All this sounds romantic, perhaps, but it is also difficult.  The Law is not designed for a culture where people travel long distances for work and spend long periods away from home.  It is not designed to fit onto a society where people are required to turn up for work promptly, five days a week.  Some of the older people I spoke to are pessimistic about the future of the Law, and of their language in its pure form.  One gave it only another ten years. 

There are multiple reasons for this.  To some extent, they blame the fact that many younger people are not interested - they have alcohol, ganga and Facebook, why do they need the Law?  Yet this is not the whole story.  The Law requires the senior men to work together to call and organise events, yet disputes over native title and money have split the community and key people are not speaking to each other.  Law ceremonies used to happen regularly, now they are rare events.  Then for some reason which was not explained, the most senior lawmen are not passing the advanced details of the tradition onto the next generation.  They have initiated younger men, but the detailed songs, dances and traditions remain with them.  They are getting older and their health is declining.  One of the most important men had a heart attack while we were there.  It wasn't too serious, he came home and is recovering fast, but how long will he survive, and who can take his place if he goes?

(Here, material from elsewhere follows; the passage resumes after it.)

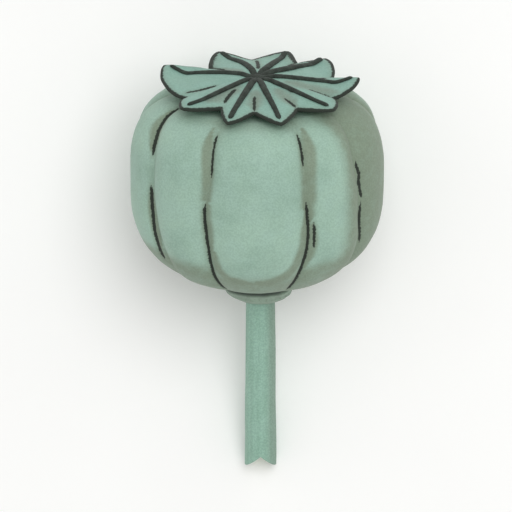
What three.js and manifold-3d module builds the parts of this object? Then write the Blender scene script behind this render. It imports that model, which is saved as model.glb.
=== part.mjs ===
// An unripe poppy seed head, cut with a short stem and laid on its side.
//
// The head is modelled upright in its own frame: +Z runs up the stem to the crown, z = 0 is at the
// tips of the cut end, and -Y is the face that looks up once the head is laid down. It has five
// pieces: the stem, the knob-like receptacle, the ribbed capsule, the lobed stigmatic disc that caps
// it, and the star of stigma rays on the disc. Millimetres throughout.
import * as THREE from "three";
import { mergeVertices } from "three/addons/utils/BufferGeometryUtils.js";
import Module from "manifold-3d";

const wasm = await Module();
wasm.setup();

// Driving dimensions.
const seam = 0.3; // the gap left where two pieces meet

const stemLength = 29.8;
const stemRadius = 2.65; // at the cut end
const stemTopRadius = 2.4;
const stemOffset = 0.6; // how far the stem stands to the right of the capsule's axis
const notchDepth = 2.3; // the V across the cut end

const receptacleRadius = 6.1;
const receptacleDepth = 3.5;

const capsuleRadius = 21.1; // at the crest of a rib
const capsuleUnderside = 17; // from the widest level down to where the curve would close
const capsuleShoulder = 16; // and up to where it would close
const undersideFullness = 2.5; // exponents of the two superellipses: 2 is round, more is squarer
const shoulderFullness = 3.8;
const capsuleFoot = 5.6; // radius of the flat foot on the receptacle
const capsuleTop = 15.3; // height of the flat seat of the disc above the widest level

const ribs = 9;
const ribDepth = 0.065; // depth of a groove, as a share of the radius
const ribSharpness = 3; // higher keeps the rib round until close to the groove
const backTaper = 0.09; // how much the back of the capsule draws in at its foot, as a share of the radius
const ribSpread = THREE.MathUtils.degToRad(5.5); // widens the front and back ribs, narrows the others

const discRise = 2.85; // top of the disc, at its centre, above the capsule's seat
const discPit = 0.5; // depth of the dimple in its middle
const discEdge = 0.45; // thickness of the rim
const discSeat = 9; // radius of the part of the disc that rests on the capsule
const discDroop = 2.2; // how far a lobe would fall from the lip of the pit to its tip if it did not curl
const curlStart = 0.72; // share of the way out at which the tip of a lobe begins to turn
const tipRounding = 0.15; // rounds the tips of the lobes; 0 would leave them pointed

// The lobes, anticlockwise from the right as seen from above the crown, with the back at 90 degrees.
// Each has the direction, reach and drop of its tip, the drop being measured below the middle of the
// disc, and the same for the bay that follows it. Sweep shapes the two sides of that bay: 1 leaves
// them straight, less makes them bulge and more makes them hollow.
const lobes = [
  { at: 1, reach: 17, drop: -0.1, bay: { at: 16, reach: 13, drop: 1.3, sweep: 1 } },
  { at: 46, reach: 16.7, drop: 0.7, bay: { at: 56, reach: 12.3, drop: 0.9, sweep: 1.3 } },
  { at: 72, reach: 16.6, drop: 0.8, bay: { at: 94, reach: 12.5, drop: 1.1, sweep: 1.4 } },
  { at: 113, reach: 16.4, drop: 0.6, bay: { at: 135, reach: 11.2, drop: 1.3, sweep: 1 } },
  { at: 160, reach: 16.5, drop: -0.4, bay: { at: 205, reach: 13, drop: 1.3, sweep: 0.6 } },
  { at: 221, reach: 16.3, drop: 1.2, bay: { at: 240, reach: 12, drop: 1.3, sweep: 1.1 } },
  { at: 253, reach: 16.5, drop: 1.9, bay: { at: 268, reach: 12.6, drop: 1.3, sweep: 1.1 } },
  { at: 284, reach: 16.4, drop: 1.9, bay: { at: 302, reach: 12.6, drop: 1.3, sweep: 1.1 } },
  { at: 320, reach: 16.5, drop: 1.4, bay: { at: 338, reach: 13.6, drop: 1.5, sweep: 0.7 } },
];

const rayWidth = 1;
const rayHeight = 0.6;
const rayStart = 0.6; // distance of a ray's inner end from the axis
const rayReach = 0.93; // share of the lobe that its ray covers
const knotRadius = 1.3; // the low knot where the rays meet

// Levels along the axis that follow from them.
const receptacleBase = stemLength + seam;
const receptacleTop = receptacleBase + receptacleDepth;
const footLevel = receptacleTop + seam;

// How many steps the curves are divided into.
const ribSteps = 8;
const laySteps = 40;
const lobeSteps = [0, 0.12, 0.35, 0.65]; // columns between a ray (0) and its bay (1), closer near the tip

const green = new THREE.MeshStandardMaterial({ color: 0x97b6a5, roughness: 0.62 });
const stemGreen = new THREE.MeshStandardMaterial({ color: 0x8db3a0, roughness: 0.55 });
const discGreen = new THREE.MeshStandardMaterial({ color: 0x8aaf9f, roughness: 0.65 });
const velvet = new THREE.MeshStandardMaterial({ color: 0x444b45, roughness: 0.9 });

// Turns a profile of [radius, height] pairs, listed from the foot up, round the Z axis. Then `place`
// may move each point: it gets the turn, as a share of a full circle from the front, the radius and
// the height, and returns the point's angle, radius and height. Angle 0 is at -Y and a quarter turn
// is at +X.
function turned(profile, sides, place = (turn, radius, z) => [turn * 2 * Math.PI, radius, z]) {
  const points = profile.map(([radius, z]) => new THREE.Vector2(radius, z));
  const geometry = new THREE.LatheGeometry(points, sides);
  const position = geometry.getAttribute("position");
  for (let i = 0; i < position.count; i++) {
    const column = Math.floor(i / points.length) % sides;
    const { x: profileRadius, y: height } = points[i % points.length];
    const [angle, radius, z] = place(column / sides, profileRadius, height);
    position.setXYZ(i, radius * Math.sin(angle), -radius * Math.cos(angle), z);
  }
  return geometry;
}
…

How much does all this matter?  My co-worker is philosophical about it.  The world is evolving, he says, and you can either let it evolve around you, or evolve with it.  He loves the law but hates community politics.  He will keep on training his proteges, but will also keep working in the Western world and is well equipped to be successful there.

Yet for others it is not so easy.  They have not succeeded in the Western world.  They have limited education and job skills.  Many are also without the spiritual and social grounding provided by the Law.  They have the worst of both worlds.  What does the future hold for them?